Another facet of contemporary Algerian society concerns the drama of young migrants with “clipped wings” who dream only of fleeing their country where they have no future. These youths are in fact the subject of the novel Harraga (2005). Once they have burned their papers and thus destroyed the documents, the evidence of their identity, this anonymous mass of illegal aliens goes from one danger to the next, to eventually gain passageway across the Mediterranean in order to reach the West, the land of illusions.
The novel Harraga is inspired by the migration of individuals, as well as entire communities, from one country to another, one continent to another. Furthermore, an episode representative of the diegesis focalizes, as we shall soon see, on the treacherous migration route taken by so many Africans to reach Europe via Algeria and Morocco. Their existential condition is one of exile – that casts all the disinherited into a new time and space, one beyond fixed origins and individual past, but is instead a space and time that is pure potential, where we witness a perpetuation of the provisional. In this novel Boualem Sansal chooses to tell a story that is “authentic from start to finish, everything true – characters, names, dates, places” (7) through the relationship of two women, Lamia and Chérifa, two generations that cross paths “in the tumult of passing days”. The novelist decided to situate his protagonists in Lamia’s home within walls steeped in history. She is a character endowed with a past that bears the marks, both happy and bitter, of her country’s history. Harraga is a novel conceived in four seasons. Thus it is divided into four chapters – each one is preceded by a poem and ends with an epilogue. Under the sign of “harragas”, these “trailblazers” prefer the insecurity of escape and exile to suffering in their homeland “from where we depart more often than we arrive” (109). This book is written in a soberly elegant language that speaks poignantly of a population suffering from profound discontentment, drifting from a world borne along by violent extremes.

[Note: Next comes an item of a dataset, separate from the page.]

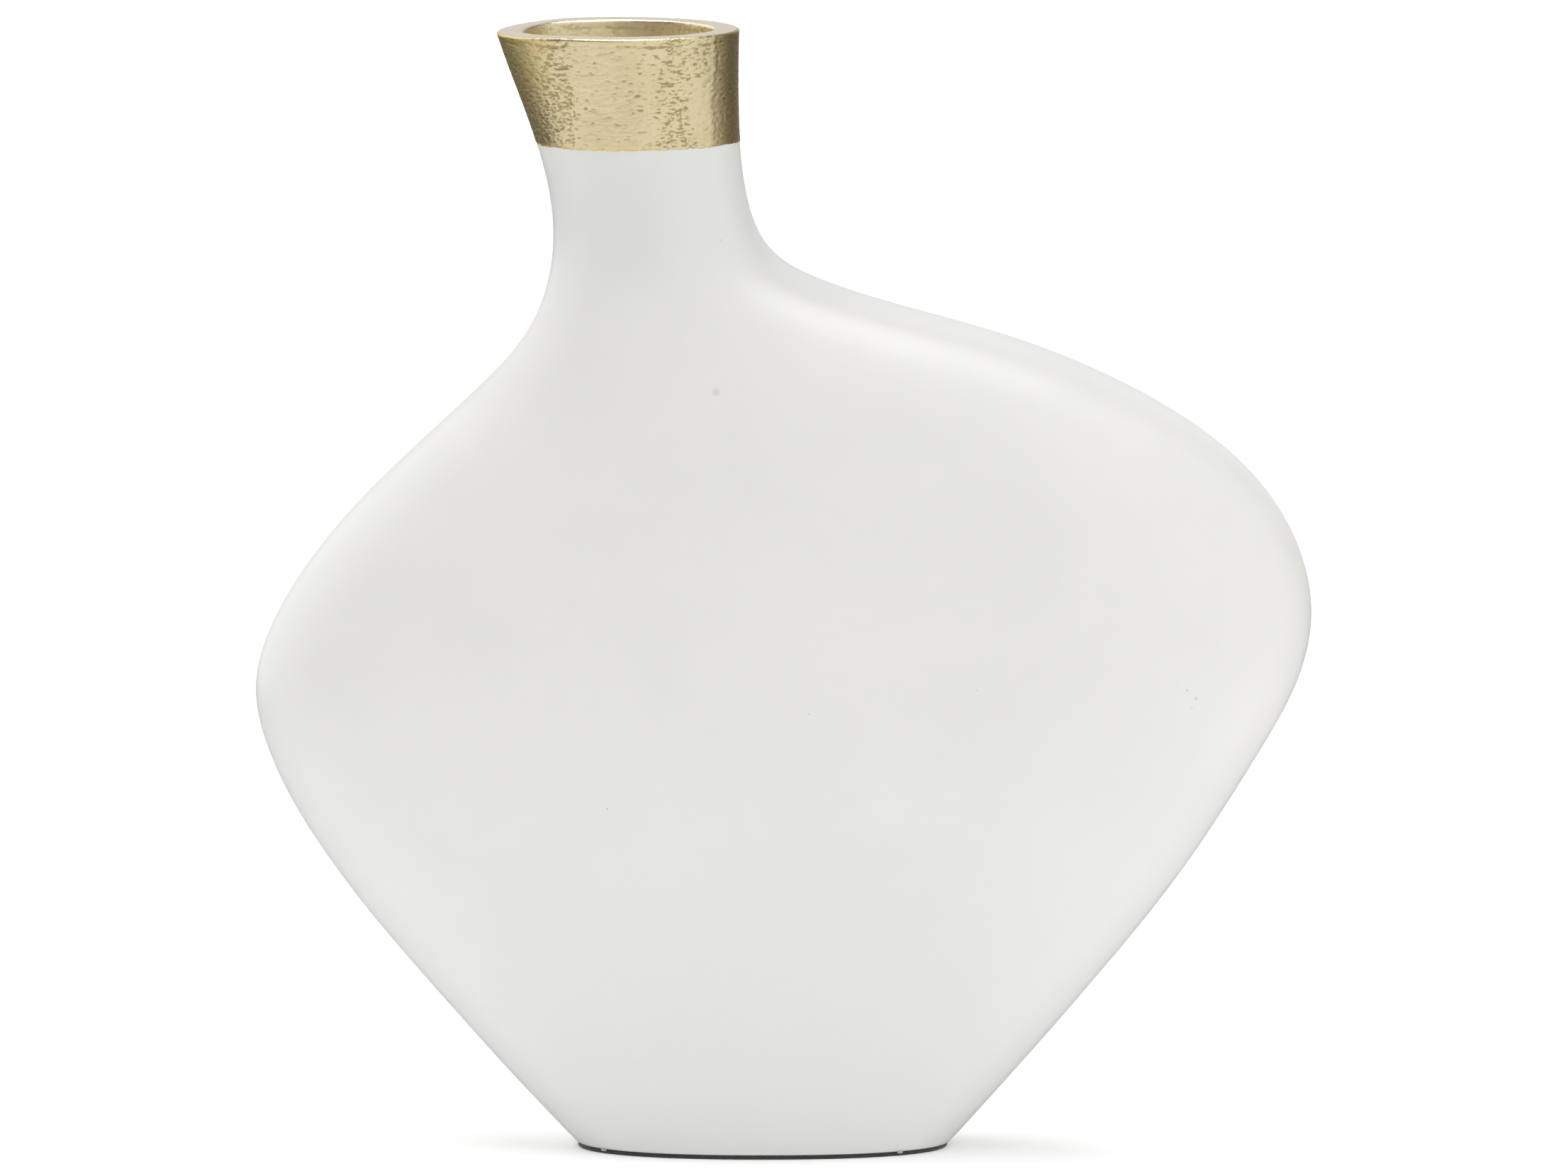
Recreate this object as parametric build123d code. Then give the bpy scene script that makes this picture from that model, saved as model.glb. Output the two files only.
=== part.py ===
from build123d import *

# A free-standing porcelain vase: a flattened, lopsided bottle with a short leaning neck and an oval mouth.
#
# The slip-cast body is one hollow piece with a wall of even thickness. A gold coat covers the top of the
# neck, inside and out, and lies flush with the white glaze below it. A felt pad is glued under the foot,
# and two beads of the glue stand out at the front edge of the foot.
#
# Millimetres, +Z up, +X towards the long shoulder, +Y towards the back. The origin is the centre of the
# foot, on the surface that the vase stands on. The vase is the same in front as behind.

import os
from math import atan2, cos, degrees, pi, sin

import numpy as np

# Driving dimensions
HEIGHT = 310.5          # from the surface to the rim
WALL = 6.6
FLOOR = 7.0             # porcelain above the pad
BAND = 31.0             # gold below the rim, inside and out
COAT = 0.4              # thickness of the gold
RIM_ROUND = 1.2         # radius of the rim's outer edge
LIP_ROUND = 0.9         # radius of the rim's inner edge
FOOT_ROUND = 0.6        # radius of the foot's lower edge
FLOOR_ROUND = 3.0       # radius where the inside of the wall meets the floor
PAD = 1.0               # thickness of the felt
PAD_INSET = 0.25        # felt short of the foot's edge
PAD_SHIFT = -0.2        # felt off centre, along X
GLUE = 0.15             # thickness of the glue film
GLUE_INSET = 1.4        # film short of the foot's edge
BEADS_X = (-44.0, 37.5)
BEAD_SIZE = (0.9, 0.6, 0.42)    # half its length, width and height

# The three sides of the vase's outside, as (distance from the Z axis, height). Each begins at the surface
# that the vase stands on and ends above the rim, where the form is cut off.
RUN_OUT = HEIGHT + 7.5
SHORT_SIDE = (          # seen from the front, towards -X
    (50.3, 0), (87.0, 40), (119.4, 80), (135.2, 108), (139.8, 129), (133.1, 150),
    (110.9, 180), (79.7, 210), (63.1, 230), (57.7, 252), (62.6, 280), (69.8, 300), (76.6, RUN_OUT),
)
LONG_SIDE = (           # seen from the front, towards +X
    (50.1, 0), (85.5, 40), (117.3, 80), (136.3, 110), (146.9, 130), (150.7, 147),
    (148.2, 164), (135.4, 186), (110.4, 206), (67.6, 225), (43.5, 232), (17.8, 240), (1.5, 250),
    (-5.3, 268), (-6.9, 290), (-6.3, RUN_OUT),
)
FLAT_SIDE = (           # seen from the end, towards -Y and +Y
    (24.0, 0), (35.0, 50), (42.6, 95), (45.0, 140), (42.0, 180), (34.4, 214),
    (26.4, 240), (23.4, 264), (24.8, 288), (28.2, RUN_OUT),
)
FOOT_SQUARENESS = 2.25  # exponent of the foot's superellipse
RIM_SQUARENESS = 2.0    # the mouth is an ellipse

# Heights of the lofted level outlines, closer together where the shoulder turns into the neck
BELLY_LEVELS = tuple(range(15, 200, 15))
SHOULDER_LEVELS = (208, 216, 222, 227, 231, 235, 239, 243, 248)
NECK_LEVELS = (254, 262, 272, 284, 296)

SIDE_STEPS = 600        # straight steps that a side is divided into
OUTLINE_POINTS = 32     # points on a level outline

SEAT = PAD + GLUE       # underside of the foot
BAND_BOTTOM = HEIGHT - BAND


def side_line(points):
    """Close points along one side, each with the unit normal that points into the vase."""
    curve = Spline(*points)
    rows = []
    for step in range(SIDE_STEPS + 1):
        place, heading = curve @ (step / SIDE_STEPS), curve % (step / SIDE_STEPS)
        rows.append((place.X, place.Y, -heading.Y, heading.X))
    return np.array(rows).T


SIDES = [side_line(points) for points in (SHORT_SIDE, LONG_SIDE, FLAT_SIDE)]


def reach(side, height, inset):
    """How far a side is from the Z axis at a height, once the side is moved into the vase by inset."""
    out, up, normal_out, normal_up = side
    return float(np.interp(height, up + inset * normal_up, out + inset * normal_out))


def outline_point(height, inset, turn):
    """The point of a level outline at a part of a turn from +Y, at the back, as (x, y)."""
    short, long, half_depth = (reach(side, height, inset) for side in SIDES)
    power = FOOT_SQUARENESS + (RIM_SQUARENESS - FOOT_SQUARENESS) * height / HEIGHT
    x, y = -sin(2 * pi * turn), cos(2 * pi * turn)
    size = (abs(x) ** power + abs(y) ** power) ** (-1 / power)
    return (long - short) / 2 + (long + short) / 2 * size * x, half_depth * size * y


def outline(height, inset=0.0):
    """The level outline at a height, moved into the vase by inset, as a face in the XY plane."""
    points = [outline_point(height, inset, i / OUTLINE_POINTS) for i in range(OUTLINE_POINTS)]
    return make_face(Spline(*points, periodic=True))


def form(inset, bottom, top):
    """The solid inside the vase's surface, moved inwards by inset, between two heights."""
    levels = [z for z in BELLY_LEVELS + SHOULDER_LEVELS + NECK_LEVELS if z > bottom + 2]
    whole = loft([Pos(0, 0, z) * outline(z, inset) for z in (bottom, *levels, RUN_OUT)])
    return split(whole, Plane.XY.offset(top), keep=Keep.BOTTOM)


def bottle(outer_inset, inner_inset, top, rim_round, lip_round):
    """The vase as one hollow solid, with its foot, its floor and its rim rounded."""
    outside = form(outer_inset, SEAT, top)
    outside = fillet(outside.edges().group_by(Axis.Z)[0], FOOT_ROUND)
    outside = fillet(outside.edges().group_by(Axis.Z)[-1], rim_round)
    hollow = form(inner_inset, SEAT + FLOOR, RUN_OUT)
    hollow = fillet(hollow.edges().group_by(Axis.Z)[0], FLOOR_ROUND)
    solid = outside - hollow
    lip = solid.edges().group_by(Axis.Z)[-1].sort_by(SortBy.LENGTH)[0]
    return fillet(lip, lip_round)


def gold_and_porcelain():
    """The gold coat over the top of the neck, and the body with the coat's thickness left free."""
    vase = bottle(0, WALL, HEIGHT, RIM_ROUND, LIP_ROUND)
    core = bottle(COAT, WALL - COAT, HEIGHT - COAT, RIM_ROUND - COAT, LIP_ROUND - COAT)
    gold = split(vase, Plane.XY.offset(BAND_BOTTOM), keep=Keep.TOP) - core
    return gold, vase - gold


def felt_pad():
    """The pad under the foot, glued on a little off centre."""
    return Pos(PAD_SHIFT, 0, 0) * extrude(outline(SEAT, PAD_INSET), PAD)


def glue_film():
    """The film of glue between the felt and the foot."""
    return Pos(0, 0, PAD) * extrude(outline(SEAT, GLUE_INSET), GLUE)


def glue_bead(x):
    """A bead of glue across the front edge of the foot at an x."""
    turns = [0.25 + 0.5 * step / SIDE_STEPS for step in range(SIDE_STEPS)]
    before = min(turns, key=lambda turn: abs(outline_point(SEAT, 0, turn)[0] - x))
    (x0, y0), (x1, y1) = (outline_point(SEAT, 0, turn) for turn in (before, before + 1 / SIDE_STEPS))
    bead = scale(Sphere(1), by=BEAD_SIZE)
    return Pos(x0, y0, PAD + GLUE / 2) * Rot(0, 0, degrees(atan2(y1 - y0, x1 - x0))) * bead


def main():
    os.makedirs("parts", exist_ok=True)
    gold, porcelain = gold_and_porcelain()
    felt, film = felt_pad(), glue_film()
    beads = [glue_bead(x) - porcelain - felt - film for x in BEADS_X]
    export_step(porcelain, "parts/porcelain_body.step")
    export_step(gold, "parts/gold_neck_band.step")
    export_step(film, "parts/glue_film.step")
    export_step(Compound(children=beads), "parts/glue_beads.step")
    export_step(felt, "parts/felt_pad.step")


main()
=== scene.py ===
"""The looks of the porcelain vase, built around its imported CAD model.

Metres, in the CAD model's frame: +Z up, -Y towards the camera, the origin at the foot's centre.
The tables of form and finish below are in millimetres, unless they say otherwise.
"""

import math

import bpy
import numpy as np
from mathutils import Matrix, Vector, noise


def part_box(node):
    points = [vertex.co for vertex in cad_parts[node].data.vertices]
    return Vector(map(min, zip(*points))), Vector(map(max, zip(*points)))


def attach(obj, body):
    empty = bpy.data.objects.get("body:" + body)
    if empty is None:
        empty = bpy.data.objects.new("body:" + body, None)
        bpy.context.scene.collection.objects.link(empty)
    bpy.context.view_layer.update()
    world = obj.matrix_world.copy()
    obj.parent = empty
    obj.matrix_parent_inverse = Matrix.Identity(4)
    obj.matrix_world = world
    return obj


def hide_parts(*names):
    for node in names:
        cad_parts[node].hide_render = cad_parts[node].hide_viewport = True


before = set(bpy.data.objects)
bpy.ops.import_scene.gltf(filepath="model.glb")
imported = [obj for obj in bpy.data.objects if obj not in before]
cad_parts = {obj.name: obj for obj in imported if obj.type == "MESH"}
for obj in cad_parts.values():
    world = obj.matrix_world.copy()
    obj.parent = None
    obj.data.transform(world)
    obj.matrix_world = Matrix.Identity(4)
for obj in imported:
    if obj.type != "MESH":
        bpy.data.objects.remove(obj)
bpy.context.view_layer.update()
MM = 0.001

# ---- The vase's form, the same as in the CAD model ----

BAND_LOW, BAND_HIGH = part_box("gold_neck_band")
BODY_LOW, BODY_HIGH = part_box("porcelain_body")
HEIGHT = BAND_HIGH.z / MM
SEAT = BODY_LOW.z / MM
BAND_BOTTOM = BAND_LOW.z / MM
BAND = HEIGHT - BAND_BOTTOM
COAT = HEIGHT - BODY_HIGH.z / MM

# The three sides as (distance from the Z axis, height). They run on past the rim, so that their
# curves are smooth there.
RUN_OUT = HEIGHT + 7.5
SHORT_SIDE = (
    (50.3, 0), (87.0, 40), (119.4, 80), (135.2, 108), (139.8, 129), (133.1, 150), (110.9, 180),
    (79.7, 210), (63.1, 230), (57.7, 252), (62.6, 280), (69.8, 300), (76.6, RUN_OUT),
)
LONG_SIDE = (
    (50.1, 0), (85.5, 40), (117.3, 80), (136.3, 110), (146.9, 130), (150.7, 147), (148.2, 164),
    (135.4, 186), (110.4, 206), (67.6, 225), (43.5, 232), (17.8, 240), (1.5, 250), (-5.3, 268),
    (-6.9, 290), (-6.3, RUN_OUT),
)
FLAT_SIDE = (
    (24.0, 0), (35.0, 50), (42.6, 95), (45.0, 140), (42.0, 180), (34.4, 214), (26.4, 240),
    (23.4, 264), (24.8, 288), (28.2, RUN_OUT),
)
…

Shortly after this novel, Boualem Sansal published a brief and harsh pamphlet called General Delivery: Algeria (Gallimard Publications, 2006) with the subtitle “letter of anger and hope to my compatriots”, which was in fact a premonitory title as the book remained outside the borders and outside the reach of the readers it was intended for in the first place. This work by Sansal was aimed exclusively at Algerians. The writer knows that the Revolution that would overthrow the dictatorship in Algeria could never have happened without the participation of the inhabitants of the capital. The book also constitutes a blistering attack on the Algerian government as well as a subversive call to a people’s uprising: “It’s up to us to give our country a legitimate place. You know how to do it, we talk about it all the time amongst ourselves: demolish everything then rebuild from zero”. (74-75)
Released in 2008, the novel The German’s Village is in fact a cry of warning against religious fanaticism. With the subtitle (“The Schiller Brothers’ journal”) the writer proposes, right from the paratext, authentic fiction as a novelistic form, situating himself in the intermediary zone between testimony (even fictional) and the real to intensify the impact on the receptor. This novel is arguably the most accomplished and profound literary work the author has produced to date. The strength of the book in question is born of the parallel the author establishes between Nazism and Islamism. Once more, the novelist shakes up and upsets his readers by clearheadedly recalling how history’s genocides are profoundly interconnected.
Two brothers, Malrich and Rachel Schiller, go about investigating their family’s past and through their sea rc h, Sansal exposes a poverty-stricken and corrupt Algeria under the rule of terror: “The country is sealed shut like a safe and the motive for this is invariably the same: the more poor, racist and angry people there are, the easier it i s to govern the populace (197). The author calls for his fellow countrymen to react and to revolt: “Silence merely perpetuates the crime, relativizes it, closes the door on logic and truth, and instead pulls wide open the door to forgetfulness, only to begin all over again (98)”.
With the work entitled “Brief homage to memory. Four thousand and one years of nostalgia”, published in 2007, the writer bids us to accompany him on a journey through time and space, that of his people. From the very first chapter, the author establishes the mode of travel. Nostalgia, defined as “homesickness”, “a deposit of incredible abundance”, will serve as guide. By way of the speleological metaphor the author explores in his writing, we embark on a voyage of genuine introspection, a descent into the depths of History: “Nostalgia is like speleology, a hazardous approach – we enter the self, advancing step by step into the recesses of the soul, personal memory and history, always in the hope of reaching the bottom so that we might then find our way back” (29). In this way, subjectivity is affirmed as the ultimate value, at once the mode and the object of the journey: “So let us now set ourselves in motion, let us give way to our emotions and take off in search of ourselves and what was once our motherland” (45). If nostalgia is a journey deep into the self in order to discover and better know oneself, then it is also collective in scope: “At their side, I was initiated into nostalgia and discovered how much it helps pass the time, relieves us of our sorrows and helps us share our dream to build a common future”. This utterance takes on a particular resonance in view of the current situation in Algeria to which Boualem Sansal bears witness unflaggingly.
Bibliography
Charles, Bonn, Garnier, Xavier and Lecarme (dir.) (1997). Francophone literature. 1. The novel. Paris : Hatier.
Moura, Jean-Marc (2007). Francophone literature and postcolonial theory. Paris: PUF.
Sansal, Boualem (2005). Harraga. Paris: Gallimard.
Sansal, Boualem (2006). General Delivery: Algeria. Paris: Gallimard.
Sansal Boualem (2008). The German’s Village. Paris: Gallimard.
Sansal, Boualem (2007). Brief homage to memory. Four thousand and one years of nostalgia. Paris: Gallimard/Folio.